No poll, no sample, will ever ask all the qualified people. Political polls question perhaps a few thousand and extrapolate the results based on scientific and statistical principles. An advertising company has no such requirement. They can place their sample in tiny print somewhere in the ad, and keep it on the screen for five seconds. If they even do that much.

Nine out of ten cans prefer Friskies? Perhaps that was the only food they have been fed for the last three months and what they are used to.

Nine out of ten people prefer Blue Bonnet? Perhaps their only other choice was a product that had been specifically chosen for its poor quality.

Even worse are commercials that compare parts of their product to parts of others. I have no idea how many types of cars are available in the United States (and am too lazy to research that at the moment). When a vehicle commercial says their model gets better mileage than Car B as well as a better ride than Car C, and costs less than Car D, my first thought is that Cars B, C, and D must then have dozens of aspects better than the advertised vehicle.

Obviously no ad can compare the top 50 or so most important facets of an automobile (and even that would vary depending on who you talk to). That is why Consumer Reports has an annual car issue – so we can compare such things, and get our information from a mostly reliable independent source. That is why Motor Trends, Car & Driver, and dozens of other automotive magazines also provide such information.

So let’s use those magazines – “Our car was chosen best in its class by Motor Trend.” Isn’t that also using a comparison? Perhaps Car & Driver selected another vehicle. Perhaps Motor Trend select it, yet had many things to criticize. No comparison commercial will ever give you a negative report on the item being sold.
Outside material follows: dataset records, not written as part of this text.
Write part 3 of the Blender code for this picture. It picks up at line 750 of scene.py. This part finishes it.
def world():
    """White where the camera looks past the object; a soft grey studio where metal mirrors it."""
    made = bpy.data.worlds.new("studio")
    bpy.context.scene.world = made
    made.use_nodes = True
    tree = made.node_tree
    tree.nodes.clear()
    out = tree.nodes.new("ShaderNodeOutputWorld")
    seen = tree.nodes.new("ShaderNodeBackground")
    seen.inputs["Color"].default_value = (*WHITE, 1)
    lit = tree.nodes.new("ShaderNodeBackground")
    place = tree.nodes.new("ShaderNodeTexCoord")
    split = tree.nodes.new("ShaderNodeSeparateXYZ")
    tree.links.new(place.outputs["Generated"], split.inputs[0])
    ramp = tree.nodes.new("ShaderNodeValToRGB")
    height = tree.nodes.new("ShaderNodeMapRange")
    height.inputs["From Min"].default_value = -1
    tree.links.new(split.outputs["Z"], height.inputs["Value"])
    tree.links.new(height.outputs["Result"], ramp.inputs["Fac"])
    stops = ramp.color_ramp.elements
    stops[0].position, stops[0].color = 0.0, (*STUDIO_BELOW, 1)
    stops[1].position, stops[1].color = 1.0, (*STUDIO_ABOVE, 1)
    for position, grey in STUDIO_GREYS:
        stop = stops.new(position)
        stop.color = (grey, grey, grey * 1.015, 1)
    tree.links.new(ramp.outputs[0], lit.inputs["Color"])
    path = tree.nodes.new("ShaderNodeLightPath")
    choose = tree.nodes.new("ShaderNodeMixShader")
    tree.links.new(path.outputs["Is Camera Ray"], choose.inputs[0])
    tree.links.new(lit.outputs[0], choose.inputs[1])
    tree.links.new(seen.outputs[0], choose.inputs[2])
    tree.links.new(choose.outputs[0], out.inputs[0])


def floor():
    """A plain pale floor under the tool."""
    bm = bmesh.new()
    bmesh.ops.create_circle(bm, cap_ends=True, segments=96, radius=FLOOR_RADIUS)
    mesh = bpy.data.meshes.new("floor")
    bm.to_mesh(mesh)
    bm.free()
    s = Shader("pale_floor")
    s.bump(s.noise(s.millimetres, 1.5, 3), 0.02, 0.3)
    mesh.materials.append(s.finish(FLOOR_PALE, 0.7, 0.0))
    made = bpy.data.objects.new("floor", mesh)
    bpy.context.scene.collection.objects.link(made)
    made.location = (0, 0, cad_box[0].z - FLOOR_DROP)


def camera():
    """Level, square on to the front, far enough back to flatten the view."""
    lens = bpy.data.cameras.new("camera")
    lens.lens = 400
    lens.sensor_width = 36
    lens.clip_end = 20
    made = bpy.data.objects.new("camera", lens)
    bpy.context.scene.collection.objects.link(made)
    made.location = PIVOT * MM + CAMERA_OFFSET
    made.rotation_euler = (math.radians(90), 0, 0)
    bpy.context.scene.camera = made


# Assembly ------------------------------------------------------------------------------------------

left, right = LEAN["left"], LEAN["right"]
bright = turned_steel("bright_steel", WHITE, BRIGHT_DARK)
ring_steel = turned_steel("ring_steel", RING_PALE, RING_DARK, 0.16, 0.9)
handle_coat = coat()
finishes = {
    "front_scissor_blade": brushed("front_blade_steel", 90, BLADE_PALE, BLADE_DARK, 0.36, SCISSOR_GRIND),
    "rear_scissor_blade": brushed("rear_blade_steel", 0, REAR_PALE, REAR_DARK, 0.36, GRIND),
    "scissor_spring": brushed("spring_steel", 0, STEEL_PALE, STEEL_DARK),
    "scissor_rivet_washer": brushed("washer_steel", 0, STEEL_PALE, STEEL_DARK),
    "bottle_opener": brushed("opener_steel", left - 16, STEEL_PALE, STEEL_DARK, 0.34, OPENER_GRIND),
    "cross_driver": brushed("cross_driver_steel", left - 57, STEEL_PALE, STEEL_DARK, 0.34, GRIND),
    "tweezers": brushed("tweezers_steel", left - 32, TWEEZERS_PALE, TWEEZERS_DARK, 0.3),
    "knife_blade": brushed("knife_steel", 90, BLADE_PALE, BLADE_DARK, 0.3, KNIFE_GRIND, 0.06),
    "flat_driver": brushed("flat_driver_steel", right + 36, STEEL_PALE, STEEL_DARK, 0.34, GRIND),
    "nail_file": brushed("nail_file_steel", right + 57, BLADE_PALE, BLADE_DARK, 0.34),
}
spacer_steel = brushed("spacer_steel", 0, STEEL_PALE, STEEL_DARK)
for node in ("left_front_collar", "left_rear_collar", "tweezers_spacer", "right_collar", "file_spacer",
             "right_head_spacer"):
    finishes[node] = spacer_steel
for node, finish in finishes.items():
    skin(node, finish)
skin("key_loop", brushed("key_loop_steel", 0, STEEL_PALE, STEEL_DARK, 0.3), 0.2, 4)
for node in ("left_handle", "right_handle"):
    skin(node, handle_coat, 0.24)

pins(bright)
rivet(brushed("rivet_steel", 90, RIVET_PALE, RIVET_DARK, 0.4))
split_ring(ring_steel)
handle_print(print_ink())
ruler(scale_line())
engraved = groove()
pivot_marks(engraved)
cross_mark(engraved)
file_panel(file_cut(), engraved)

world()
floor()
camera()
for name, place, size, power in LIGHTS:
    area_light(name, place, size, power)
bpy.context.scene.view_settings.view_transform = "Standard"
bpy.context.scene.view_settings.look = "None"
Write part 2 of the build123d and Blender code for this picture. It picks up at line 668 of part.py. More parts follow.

(At this point I went out to do some shopping. I passed an ad for a law firm voted “The Best in the Hudson Valley.” The best what? Voted by whom? Compared to what other law firms?)

Advertisements must remain within the bounds of the law. Even the worst product can compare itself to something else and claim to be better, stronger, healthier, tastier, or less fattening. Comparisons are simply deceptive advertising.